What's your use case for incremental materialized view refresh? Are you using materialized views within a single database/instance, or across links between databases?
> zheap will prevent bloat (a) by allowing in-place updates in common cases and (b) by reusing space as soon as a transaction that has performed a delete or non-in-place update has committed
I’m not going to pretend to understand all of this, but is there not a trade off here?
Is MVCC not fast and concurrent because it does create new rows instead of trying to mutate the old/current ones, would it be slower writes?
In other words, are we sacrificing speed for less storage consumption?

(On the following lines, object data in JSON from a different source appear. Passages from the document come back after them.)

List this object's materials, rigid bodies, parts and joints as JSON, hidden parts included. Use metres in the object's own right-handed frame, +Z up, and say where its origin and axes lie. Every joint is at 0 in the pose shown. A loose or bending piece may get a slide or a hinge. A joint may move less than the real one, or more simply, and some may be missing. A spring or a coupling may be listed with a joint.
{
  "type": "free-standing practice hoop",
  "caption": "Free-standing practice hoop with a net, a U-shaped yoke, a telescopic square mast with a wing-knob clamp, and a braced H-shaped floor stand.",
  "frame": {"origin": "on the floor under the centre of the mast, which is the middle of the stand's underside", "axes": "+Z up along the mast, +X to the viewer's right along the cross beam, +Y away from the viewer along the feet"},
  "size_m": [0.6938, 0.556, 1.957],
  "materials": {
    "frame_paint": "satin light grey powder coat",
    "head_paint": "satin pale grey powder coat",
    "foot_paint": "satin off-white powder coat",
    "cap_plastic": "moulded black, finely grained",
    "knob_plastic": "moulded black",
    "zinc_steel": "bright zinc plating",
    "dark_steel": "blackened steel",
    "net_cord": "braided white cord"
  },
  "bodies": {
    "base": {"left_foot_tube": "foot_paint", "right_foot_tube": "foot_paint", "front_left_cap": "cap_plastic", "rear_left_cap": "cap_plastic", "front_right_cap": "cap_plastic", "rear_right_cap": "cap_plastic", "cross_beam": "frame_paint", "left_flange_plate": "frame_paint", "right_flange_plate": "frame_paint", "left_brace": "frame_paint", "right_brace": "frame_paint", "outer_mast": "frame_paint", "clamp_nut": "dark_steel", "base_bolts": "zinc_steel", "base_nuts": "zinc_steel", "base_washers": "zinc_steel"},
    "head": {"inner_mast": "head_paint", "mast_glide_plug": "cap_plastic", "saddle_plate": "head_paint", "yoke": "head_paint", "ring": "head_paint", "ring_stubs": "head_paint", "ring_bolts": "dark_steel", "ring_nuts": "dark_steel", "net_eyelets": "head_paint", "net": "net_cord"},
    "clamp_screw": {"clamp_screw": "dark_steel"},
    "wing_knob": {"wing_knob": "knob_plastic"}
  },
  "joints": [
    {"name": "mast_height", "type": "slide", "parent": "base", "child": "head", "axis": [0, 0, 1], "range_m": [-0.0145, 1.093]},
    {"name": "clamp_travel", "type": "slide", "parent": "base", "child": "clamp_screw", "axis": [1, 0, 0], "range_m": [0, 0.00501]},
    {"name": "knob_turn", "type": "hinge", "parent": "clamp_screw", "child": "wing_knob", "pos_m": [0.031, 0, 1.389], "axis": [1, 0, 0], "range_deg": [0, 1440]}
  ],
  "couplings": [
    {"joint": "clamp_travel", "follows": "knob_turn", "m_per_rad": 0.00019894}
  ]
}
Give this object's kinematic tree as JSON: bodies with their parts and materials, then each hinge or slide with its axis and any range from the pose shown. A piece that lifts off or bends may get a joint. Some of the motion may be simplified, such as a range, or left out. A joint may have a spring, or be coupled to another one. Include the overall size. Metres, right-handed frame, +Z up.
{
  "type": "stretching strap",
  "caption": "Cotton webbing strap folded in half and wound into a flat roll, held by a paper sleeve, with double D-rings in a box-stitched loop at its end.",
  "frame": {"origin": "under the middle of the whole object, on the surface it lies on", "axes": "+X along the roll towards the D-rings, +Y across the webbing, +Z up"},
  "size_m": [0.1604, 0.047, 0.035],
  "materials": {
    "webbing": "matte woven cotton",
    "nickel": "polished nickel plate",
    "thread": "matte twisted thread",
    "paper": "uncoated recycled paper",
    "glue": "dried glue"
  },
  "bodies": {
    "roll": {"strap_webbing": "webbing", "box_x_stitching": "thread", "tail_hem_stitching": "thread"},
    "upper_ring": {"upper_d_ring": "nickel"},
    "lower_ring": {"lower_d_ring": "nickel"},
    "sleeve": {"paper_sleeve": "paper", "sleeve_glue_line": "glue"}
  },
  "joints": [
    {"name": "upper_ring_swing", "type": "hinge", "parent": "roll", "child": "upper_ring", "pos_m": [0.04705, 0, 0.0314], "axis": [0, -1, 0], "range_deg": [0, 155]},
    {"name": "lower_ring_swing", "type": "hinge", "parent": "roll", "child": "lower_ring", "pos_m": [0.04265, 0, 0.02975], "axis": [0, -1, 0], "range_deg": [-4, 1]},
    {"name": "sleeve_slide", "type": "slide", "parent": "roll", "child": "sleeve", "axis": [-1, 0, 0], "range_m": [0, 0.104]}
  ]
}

It appears like we are sacrificing speed in some cases, but it is not actually true. In the current heap, we have to modify a current row, add a new row, and then WAL log diff of both rows (or in some cases need to write both rows) and routinely perform Hot-pruning. Now, when the new row can't fit on the same page, we have to write both the pages, the page which contains old row and the page that contains new row.
In zheap, we need to write an old row in undo, but in many cases, it won't be written to disk as undo worker will discard the undo very quickly unless there are open snapshots. In this, we don't need to perform Hot-pruning. So, there is an additional cost of memory copy, but that is more than compensated by savings.
We would occasionally resort to taking the customer offline for scheduled maintenance to do a pg_dump/pg_restore to get their DB back in shape.
I'm very curious to hear when this might become available for production use cases.